Entropy drives changes in macroscopic and quantum systems, which include magnetic and superconducting materials. The challenge is how to quantify the entropy of materials and the entropy change due to internal processes that dictate their macroscopic transformative functionalities with respect to external stimuli. This is because macroscopic functionalities of materials stem from assemblies of microscopic states (microstates) at all scales *at and below* the scale of the macroscopic state of the experimental observation (macrostate), while the state-of-the-art first-principles calculations based on density functional theory (DFT) predict only the properties of individual microstates. The “zentropy” theory developed by the PI’s team provides a nested formalism that integrates three fundamental scientific domains: (1) DFT-based quantum mechanics for prediction of the entropy of each microstate, (2) Statistical mechanics among ergodic microstates, and (3) macroscopic thermodynamics represented by the integration of experimentally measured heat capacity under given constraints from the surroundings. The zentropy theory has been successfully applied to predict temperature-pressure and temperature-volume phase diagrams of simple magnetic materials such as Ce and Fe_{3}Pt, including first- and second-order phase transitions, critical points, the divergence of thermal expansion, the anomaly in heat capacity, and the negative thermal expansion in Fe_{3}Pt, with all input data predicted from DFT-based calculations and without empirical models and parameters.

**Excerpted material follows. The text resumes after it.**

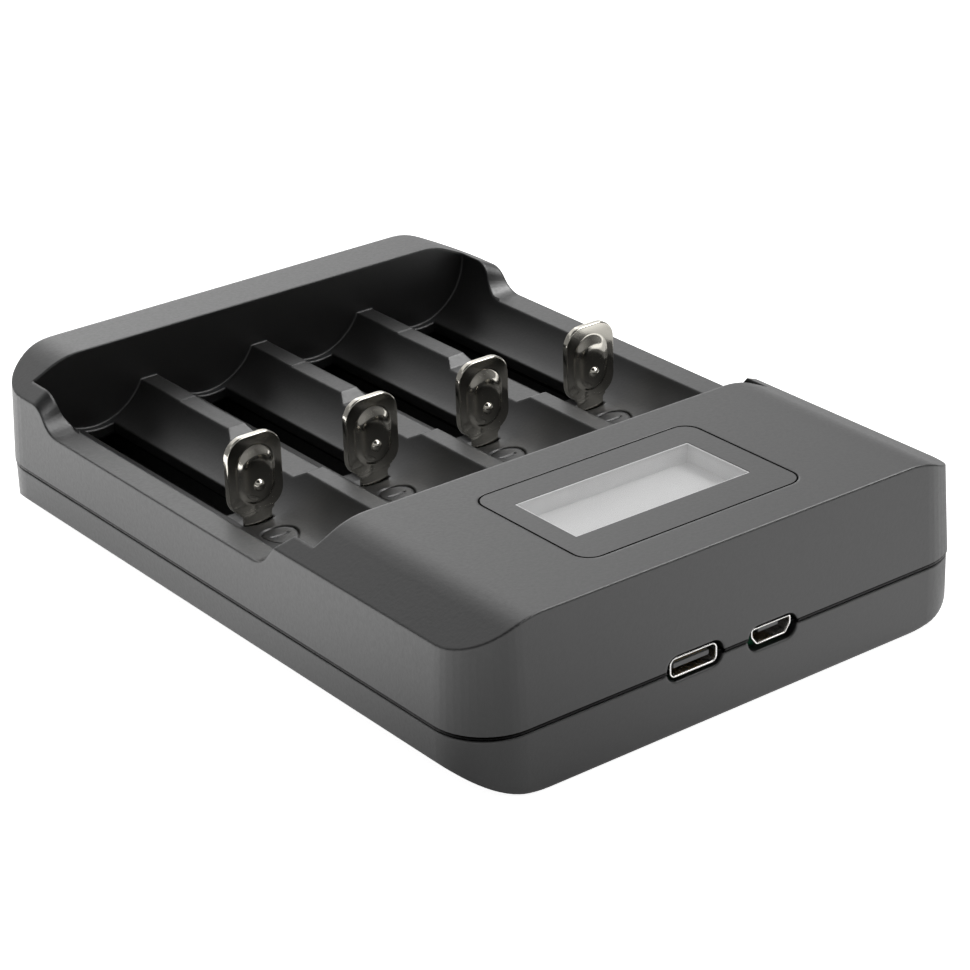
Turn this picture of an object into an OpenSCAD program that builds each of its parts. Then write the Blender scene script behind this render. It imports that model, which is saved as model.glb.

The proposed research aims to further develop the zentropy theory through applications to complex magnetic materials and superconductors under the *hypothesis that the emergent properties of complex magnetic materials and superconductors can be predicted by statistical mechanics of ergodic microstates with their partition function Z computed from DFT-predicted ***free energies**. The key objective is to develop approaches to systematically determine the types and number of microstates and the supercell size in DFT-based calculations through convergence of macroscopic functionalities. In addition to using scientific intuitions to guide the design of important microstates, the key innovation of the proposed research is to integrate the domain knowledge and the material-property-descriptor database with four million microstates, which is supported by our deep neural network machine learning models and integrated with our high-throughput DFT Tool Kit (DFTTK). For complex magnetic materials, one of the objectives is to develop approaches to calculate short-range ordering from the statistical distribution of each microstate. For superconductors, the superconducting and non-superconducting microstates will be delineated.

The accomplishment of the proposed research objectives will not only enable us to have a better fundamental understanding of magnetic and superconducting transitions and their predictions through the integration of quantum mechanics and statistical mechanics, but also provide a systemized theoretical and computational framework to understand and predict other transformative functionalities. A new open-source software tool will be developed for the zentropy theory based on our existing open-source high-throughput thermodynamic modeling tools along with new short-courses and workshops, which will be incorporated into our existing global outreach cloud-based teaching portfolio through the nonprofit Materials Genome Foundation.